El ejemplar de Omeros que adquirí en Harvard es una edición en inglés de Farrar, Straus and Giroux, de tapa dura, y con una cubierta dibujada por el poeta en la que ve un cayuco en el mar azul lleno de nubes, el mismo trabajo, el mismo dibujo que aprovechará mi inolvidable amigo Julio Vivas para la portada de la edición española de Anagrama, una edición bilingüe, versión de José Luis Rivas. Omeros es un galope de palabras sobre el océano que explica el origen legendario del negro Caribe de Santa Lucía, la esclavitud y la libertad, la historia y el mito, en un sincretismo perfecto entre la leyenda homérica griega y sus personajes, y sus dioses, además, y los de creación caribeña: un canto interminable en una caravana donde no sobra ni falta nada, donde cada palabra es la palabra exacta. El orden de las cosas es en Omeros el orden natural y la creación del mundo. El poeta es un dios que escribe y construye su mundo palabra a palabra: muchos lo han intentado pero pocos lo han conseguido. Walcott es uno de esos poetas que, en comunicación con el Gran Arquitecto, y estoy seguro de que sin saberlo ni proponérselo, consiguió ese orden sobre las palabras que las hace perfectas, pulidas y completas como estatuas de ébano que recuerdan a las esculturas míticas de la Grecia clásica.
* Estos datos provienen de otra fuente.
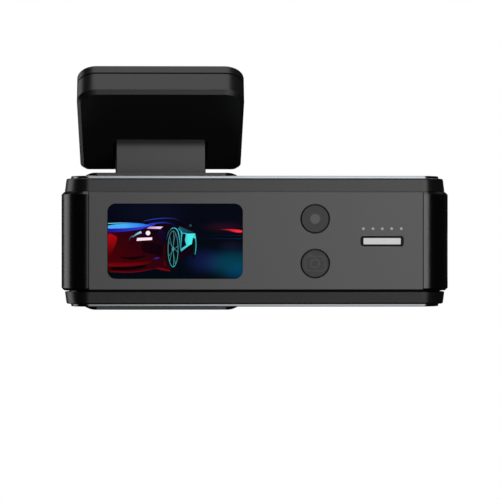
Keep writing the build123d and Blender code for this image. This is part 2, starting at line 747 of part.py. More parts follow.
# ---- Memory card and its socket ----
with BuildPart() as memory_card:
    with BuildSketch(across(card_depth + card_thickness / 2)):
        with Locations((card_end - card_length / 2, card_height)):
            RectangleRounded(card_length, card_width, 0.6)
    extrude(amount=card_thickness)
save(memory_card, "memory_card")

socket_right, socket_left = 43.0, 29.4
with BuildPart() as card_socket:
    with BuildSketch(across(board_rear + 2)):
        with Locations(((socket_left + socket_right) / 2, card_height)):
            Rectangle(socket_right - socket_left, card_width + 1.6)
    extrude(amount=2)
    with BuildSketch(end_on(socket_right)):
        with Locations((card_depth, card_height)):
            Rectangle(card_thickness + 0.3, card_width + 0.3)
    extrude(amount=card_end - card_length - socket_right - 0.3, mode=Mode.SUBTRACT)
save(card_socket, "card_socket")

# =====================================================================================================
# Lens
# =====================================================================================================

# ---- Image sensor, its board and the ribbon through the frame ----
sensor_rear = sensor_board_depth + 0.8
with BuildPart() as sensor_board:
    with BuildSketch(across(sensor_rear)):
        with Locations((block_x, 0)):
            Rectangle(sensor_board_size, sensor_board_size)
    extrude(amount=0.8)
save(sensor_board, "sensor_board")

with BuildPart() as image_sensor:
    with BuildSketch(across(sensor_rear + 1)):
        with Locations((block_x, 0)):
            Rectangle(8.4, 7.2)
    extrude(amount=1)
save(image_sensor, "image_sensor")

with BuildPart() as sensor_flex:
    with BuildSketch(end_on(block_x - 4)):
        with BuildLine() as route:
            FilletPolyline(
                (sensor_board_depth - ribbon / 2, -1),
                (sensor_board_depth - ribbon / 2, -6),
                (board_rear + ribbon / 2, -6),
                (board_rear + ribbon / 2, -9.5),
                radius=0.4,
            )
        trace(route.line, line_width=ribbon)
    extrude(amount=8)
save(sensor_flex, "sensor_flex")

# ---- Lens holder: a square base with ears, and a round neck for the barrel's thread ----
holder_base_end, holder_end = sensor_rear + 4, 25.0
ear_thickness = 1.6
ear_rear = sensor_rear + ear_thickness
with BuildPart() as lens_holder:
    with BuildSketch(across(holder_base_end)):
        with Locations((block_x, 0)):
            Rectangle(holder_size, holder_size)
    extrude(amount=holder_base_end - sensor_rear)
    with BuildSketch(across(ear_rear)):
        with Locations((block_x, 0)):
            SlotOverall(2 * holder_ear_x + 3.8, 3.8)
    extrude(amount=ear_thickness)
    with BuildSketch(across(holder_end)):
        with Locations((block_x, 0)):
            Circle(barrel_radius)
    extrude(amount=holder_end - holder_base_end)
    with BuildSketch(across(holder_base_end)):
        with Locations((block_x, 0)):
            Rectangle(10, 10)
    extrude(amount=4, mode=Mode.SUBTRACT)
    with BuildSketch(across(holder_end)):
        with Locations((block_x, 0)):
            Circle(barrel_thread_radius)
    extrude(amount=holder_end - holder_base_end, mode=Mode.SUBTRACT)
    with BuildSketch(across(ear_rear)):
        with Locations(*holder_screws):
            Circle(screw_radius)
    extrude(amount=ear_thickness, mode=Mode.SUBTRACT)
save(lens_holder, "lens_holder")

# ---- Barrel: a threaded tube in the holder and a wider head in front of it ----
barrel_start, barrel_end, element_seat = holder_base_end + 0.6, 35.4, 1.6
with BuildPart() as lens_barrel:
    with BuildSketch(across(holder_end)):
        with Locations((block_x, 0)):
            Circle(barrel_thread_radius)
    extrude(amount=holder_end - barrel_start)
    with BuildSketch(across(barrel_end)):
        with Locations((block_x, 0)):
            Circle(barrel_radius)
    extrude(amount=barrel_end - holder_end)
    with BuildSketch(across(barrel_end)):
        with Locations((block_x, 0)):
            Circle(4.4)
    extrude(amount=barrel_end - barrel_start, mode=Mode.SUBTRACT)
    with BuildSketch(across(barrel_end)):
        with Locations((block_x, 0)):
            Circle(6.4)
    extrude(amount=4, mode=Mode.SUBTRACT)
    with BuildSketch(across(barrel_start + element_seat)):
        with Locations((block_x, 0)):
            Circle(5)
    extrude(amount=element_seat, mode=Mode.SUBTRACT)
save(lens_barrel, "lens_barrel")

# ---- Glass elements, each turned round the optical axis ----
optical_axis = Axis((body_x + block_x, face_y, body_z), (0, 1, 0))
front_seat, front_rim, dome_rise = barrel_end - 4, 1.2, 2.4
dome_radius = (6.4**2 + dome_rise**2) / (2 * dome_rise)
dome_centre = (front_seat + front_rim + dome_rise - dome_radius, 0)
with BuildPart() as front_lens_element:
    with BuildSketch(end_on(block_x)):
        with BuildLine():
            Line((front_seat, 0), (front_seat, 6.4))
            Line((front_seat, 6.4), (front_seat + front_rim, 6.4))
            CenterArc(dome_centre, dome_radius, 0, math.degrees(math.asin(6.4 / dome_radius)))
            Line((front_seat + front_rim + dome_rise, 0), (front_seat, 0))
        make_face()
    revolve(axis=optical_axis)
save(front_lens_element, "front_lens_element")

with BuildPart() as rear_lens_element:
    with BuildSketch(end_on(block_x)):
        with BuildLine():
            Line((barrel_start + 0.4, 0), (barrel_start, 5))
            Line((barrel_start, 5), (barrel_start + element_seat, 5))
            Line((barrel_start + element_seat, 5), (barrel_start + element_seat, 0))
            Line((barrel_start + element_seat, 0), (barrel_start + 0.4, 0))
        make_face()
    revolve(axis=optical_axis)
save(rear_lens_element, "rear_lens_element")

# ---- Bezel in the block's opening, with the cover glass in it ----
ring_front = block_end + 1.5
with BuildPart() as lens_trim_ring:
    with BuildSketch(end_on(block_x)):
        with BuildLine():
            Polyline(
                (block_end - wall, lens_opening_radius - butt_gap),
                (block_end, lens_opening_radius - butt_gap),
                (block_end, lens_ring_radius),
                (block_end + 0.5, lens_ring_radius),
                (ring_front, lens_ring_radius - 1.0),
                (ring_front, lens_ring_radius - 1.6),
                (block_end + 1.0, lens_glass_radius),
                (block_end, lens_glass_radius),
                (block_end, lens_glass_radius - 0.8),
                (block_end - wall, lens_glass_radius - 0.2),
                close=True,
            )
        make_face()
    revolve(axis=optical_axis)
save(lens_trim_ring, "lens_trim_ring")

with BuildPart() as lens_cover_glass:
    with BuildSketch(across(block_end + 0.9)):
        with Locations((block_x, 0)):
            Circle(lens_glass_radius)
    extrude(amount=0.9)
save(lens_cover_glass, "lens_cover_glass")

# ---- Screws ----
with BuildPart() as case_screws:
    with Locations(Plane(across(board_depth).origin, x_dir=(1, 0, 0), z_dir=(0, -1, 0))):
        with Locations(*board_screws):
            add(small_screw.part)
    with Locations(across(frame_depth)):
        with Locations(*block_screws):
            add(small_screw.part)
    with Locations(Plane(across(ear_rear).origin, x_dir=(-1, 0, 0), z_dir=(0, 1, 0))):
        with Locations(*[(-x, z) for x, z in holder_screws]):
            add(small_screw.part)
    with Locations(level(cover_top - screw_head_thickness)):
        with Locations(*[(x, lug_depth) for x in lug_places]):
            add(small_screw.part)
    with Locations(Plane(level(screw_head_thickness - cover_top).origin, x_dir=(1, 0, 0), z_dir=(0, 0, -1))):
        with Locations(*[(x, -lug_depth) for x in lug_places]):
            add(small_screw.part)
    with Locations(Plane(level(foot_top - foot_thickness).origin, x_dir=(1, 0, 0), z_dir=(0, 0, -1))):
        with Locations(*[(x, -foot_screw_depth) for x in foot_screws]):
            add(small_screw.part)
save(case_screws, "case_screws")
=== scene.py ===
import math

import bmesh
import bpy
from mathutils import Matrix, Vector


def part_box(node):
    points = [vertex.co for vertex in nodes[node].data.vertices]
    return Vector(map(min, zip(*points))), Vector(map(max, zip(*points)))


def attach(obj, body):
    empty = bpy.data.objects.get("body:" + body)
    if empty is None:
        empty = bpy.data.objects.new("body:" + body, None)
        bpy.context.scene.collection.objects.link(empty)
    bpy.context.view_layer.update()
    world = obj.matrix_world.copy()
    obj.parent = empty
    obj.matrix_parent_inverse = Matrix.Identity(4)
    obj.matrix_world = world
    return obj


# Looks for the dash camera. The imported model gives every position; lengths here are in millimetres and
# are turned into metres by MM where they meet Blender. Flat shapes on the driver's side are drawn in
# x to the right and z up, from the middle of the piece that carries them.
MM = 0.001

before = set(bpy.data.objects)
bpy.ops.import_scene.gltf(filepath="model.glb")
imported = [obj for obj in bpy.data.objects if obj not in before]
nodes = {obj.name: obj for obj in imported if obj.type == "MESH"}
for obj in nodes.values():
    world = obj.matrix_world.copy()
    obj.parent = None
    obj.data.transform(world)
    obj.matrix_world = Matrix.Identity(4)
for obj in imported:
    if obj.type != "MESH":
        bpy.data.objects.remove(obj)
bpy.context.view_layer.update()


def front_middle(node):
    """The middle of a node's box, on its driver's side."""
    low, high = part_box(node)
    return Vector(((low[0] + high[0]) / 2, low[1], (low[2] + high[2]) / 2))


face_middle = front_middle("faceplate")
window_middle = front_middle("display_window")


# =====================================================================================================
# Materials
# =====================================================================================================
class Surface:
    """A new material: its Principled shader, and short ways to add nodes to it."""

    def __init__(self, name, **sockets):
        self.material = bpy.data.materials.new(name)
        self.material.use_nodes = True
        self.tree = self.material.node_tree
        self.shader = self.tree.nodes["Principled BSDF"]
        self.place = self.add("ShaderNodeTexCoord").outputs["Object"]
        for socket, value in sockets.items():
            self.shader.inputs[socket.replace("_", " ")].default_value = value

    def add(self, kind, **settings):
        """Adds a node. Settings name its properties, or its inputs when they hold a link or a value."""
        node = self.tree.nodes.new(kind)
        for key, value in settings.items():
            if hasattr(node, key):
                setattr(node, key, value)
            else:
                self.feed(node, key.replace("_", " "), value)
        return node

    def feed(self, node, socket, value):
        """Gives an input of a node a value, or a link when the value is another node's output."""
        if isinstance(value, bpy.types.NodeSocket):
            self.tree.links.new(value, node.inputs[socket])
        else:
            node.inputs[socket].default_value = value

    def noise(self, size, detail=3, stretch=(1, 1, 1)):
        """Noise whose lumps are `size` millimetres across, stretched by a factor along each axis."""
        scale = [1 / (size * MM * factor) for factor in stretch]
        spread = self.add("ShaderNodeMapping", Vector=self.place, Scale=scale)
        lumps = self.add("ShaderNodeTexNoise", Vector=spread.outputs[0], Scale=1.0, Detail=detail)
        return lumps.outputs["Fac"]

    def between(self, factor, low, high):
        """Maps a factor from 0 to 1 onto a range."""
        return self.add("ShaderNodeMapRange", Value=factor, To_Min=low, To_Max=high).outputs["Result"]

    def shade(self, factor, dark, light):
        """Runs from one colour to another with a factor."""
        ramp = self.add("ShaderNodeValToRGB", Fac=factor)
        ramp.color_ramp.elements[0].color = (*dark, 1)
        ramp.color_ramp.elements[1].color = (*light, 1)
        return ramp.outputs["Color"]

    def along(self, start, end):
        """A factor that grows from 0 at one place to 1 at another, both in metres."""
        way = Vector(end) - Vector(start)
        offset = self.add("ShaderNodeVectorMath", operation="SUBTRACT")
        self.feed(offset, 0, self.place)
        self.feed(offset, 1, start)
        share = self.add("ShaderNodeVectorMath", operation="DOT_PRODUCT")
        self.feed(share, 0, offset.outputs[0])
        self.feed(share, 1, way / way.length_squared)
        return self.between(share.outputs["Value"], 0.0, 1.0)

    def pool(self, middle, reach_x, reach_z):
        """A factor that is 1 in the middle of a flat ellipse and fades softly to 0 at its edge."""
        offset = self.add("ShaderNodeVectorMath", operation="SUBTRACT")
        self.feed(offset, 0, self.place)
        self.feed(offset, 1, middle)
        scaled = self.add("ShaderNodeVectorMath", operation="MULTIPLY")
        self.feed(scaled, 0, offset.outputs[0])
        self.feed(scaled, 1, (1 / reach_x, 0, 1 / reach_z))
        far = self.add("ShaderNodeVectorMath", operation="LENGTH")
        self.feed(far, 0, scaled.outputs[0])
        fade = self.add("ShaderNodeMapRange", interpolation_type="SMOOTHERSTEP", Value=far.outputs["Value"])
        fade.inputs["To Min"].default_value = 1.0
        fade.inputs["To Max"].default_value = 0.0
        return fade.outputs["Result"]

    def finish(self, color=None, roughness=None, height=None, depth=0.001, light=None):
        """Links a colour, a roughness, a bump of `depth` millimetres and an own light to the shader."""
        if color is not None:
            self.feed(self.shader, "Base Color", color)
        if roughness is not None:
            self.feed(self.shader, "Roughness", roughness)
        if height is not None:
            bump = self.add("ShaderNodeBump", Height=height, Distance=depth * MM, Strength=1.0)
            self.feed(self.shader, "Normal", bump.outputs["Normal"])
        if light is not None:
            self.feed(self.shader, "Emission Color", light)
        return self.material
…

Después leí Islas, en español, en la edición de Juan Carlos Llop, y leí El testamento de Arkansas, y sus ensayos fastuosos, y La abundancia, en traducción de Jenaro Talens y Vicente Forés. Y después de leerlo y admirarlo, pude conocer a Walcott en Madrid, en casa de Beatriz García-Menocal, donde estaba acompañado nada menos que por su amigo Arthur Miller. Hablé con el poeta, que me preguntó de dónde era. "De las islas", le contesté sonriendo. "Canarias", añadí. Se puso muy serio, me miró como el que ve a un enemigo repentino y me dijo que había estado allí y que no volvería nunca más. El Nuevo Dante lo había invitado a uno de sus congresos poéticos organizado para mayor gloria personal y lo había engañado. Le había prometido no sé cuánto dinero por un recital de sus poemas en público y, finalmente, le dio sólo la mitad de lo convenido. ¡Cuatreros de la literatura! Hay tantos y tantos, que se podría inaugurar un género literario con la inefable e infame turba de los cuatreros de la literatura.
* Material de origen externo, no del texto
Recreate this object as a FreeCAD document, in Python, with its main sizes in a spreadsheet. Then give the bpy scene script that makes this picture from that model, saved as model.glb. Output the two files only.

Ahora Walcott se ha marchado para siempre, pero están, en las bibliotecas de quienes lo admiran, los bellos libros de su poesía y sus dramas, su recuerdo como director de escena y como profesor universitario. Tengo para mí que Walcott, con las resonancias de Whitman y los poetas homéricos saltando sobre el mar, no perdió su tiempo sobre esta tierra. Cuando fui a Santa Lucía busqué su nombre en bibliotecas, en calles, en plazas, en toda la ínfima geografía de aquella isla del Caribe llena de bosque verde. Busqué y encontré sin mucho esfuerzo las huellas de Walcott y el reconocimiento que sus paisanos isleños le dieron al poeta en vida. Un poeta que, si no se hubiera marchado a estudiar fuera de su isla, no habría escrito jamás sobre ella y tal vez no habría escrito ni una de esas líneas fantásticas que nos construyen el mundo único del escritor negro de los ojos azules. No volvió a mis islas, pero volvió a las suyas y allí murió en la plenitud de su propia personalidad, admirado por todos y aplaudido incluso por los dioses y héroes que él creó con el barro de su palabra. Eso es Walcott resumido en un verso: "Amar un horizonte es insularidad".